Based upon intelligence packages provided by Europol, ten EU Member States (Belgium, Cyprus, Finland, Greece, the Netherlands, Poland, Romania, Spain, Sweden and the UK) investigated the acquisition and the possession of gas and alarm pistols by nationals in their territory. These States were the focus of the investigation as each has national legislation meaning a declaration or authorization is required to acquire, import and possess such arms.
OPERATION BOSPHORUS against #firearms trafficking: 250 arrests and 556 gas & alarm pistols seized https://t.co/gB72k6hHTj pic.twitter.com/3FUpbLUmJK
— Europol (@Europol) January 23, 2017
As of January 23, a total of 421 house searches have been conducted, producing 245 arrests, and the seizure of 33,748 rounds of ammunition, 556 gas guns and 108 handguns. Of the weapon haul, 131 had been converted (23.6 percent). Other prohibited munitions were also found, including silencers, Tasers, scopes, grenades and pepper sprays.
David Dyson, a firearms expert, explains that conflicting regulatory and legal regimes on the continent are fundamental to the proliferation of converted gas pistols — and can also mean innocent people fall foul of the law through no fault of their own.
"Completely innocent, unassuming people will go online in search of a gas pistol, find a European site selling it, and order something that's legal in that Member State, but illegal in theirs. Of course, criminals are actively drawn to these loopholes too."
"Legal gas pistols are obviously very attractive to the criminal class, as they are cheap, easy to access, and the best models will already essentially be guns. The only difference between a blank and a bullet is the former lacks a projectile. If you modify that, you're most of the way there," Dyson told Sputnik.
Dyson explains the quality of converted guns can vary wildly.
In some cases, gas pistols have been converted on an industrial scale by organized gangs in what are effectively factories — in others, the trigger and grip of a pistol has had its chamber replaced with a strip of pipe, held in place with resin or superglue. Such "weapons," Dyson said, pose a much greater danger to the person holding it than who or what they aim at.

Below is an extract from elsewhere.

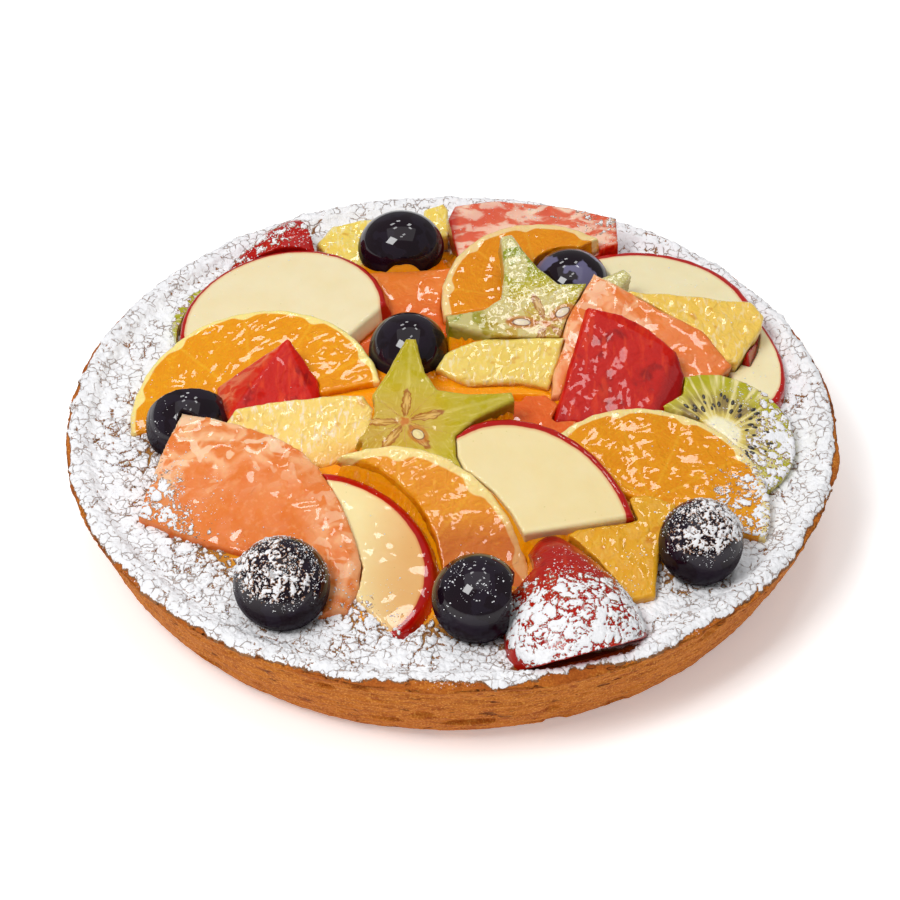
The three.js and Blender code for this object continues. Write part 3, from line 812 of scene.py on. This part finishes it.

Dyson also warns that there's little that can be done to quell the deluge of gas pistols across the continent, and thinks law enforcement agencies and governments could shoot themselves in the foot with an overwrought response.
"The criminally-minded always find opportunities to exploit legal or semi-legal resources for illegal purposes. Almost anything legal can be corrupted for criminal use — most murders are committed with knives, but you obviously can't ban them," Dyson told Sputnik.
"Anyone with an internet connection can have a go at converting a gas pistol, but most don't."
"Rather than go for blanket bans of these guns, which have many perfectly legitimate applications, the police should focus on intelligence — identify where they're being converted and who's converting them on an industrial scale," Dyson concluded.
In Spain, four fully-fledged workshops for the conversion of weapons to live-firing and the production of ammunition were identified and dismantled.
In Greece, Europol arrested over 100 individuals and seized 101 pistols and 5,537 rounds of ammunition.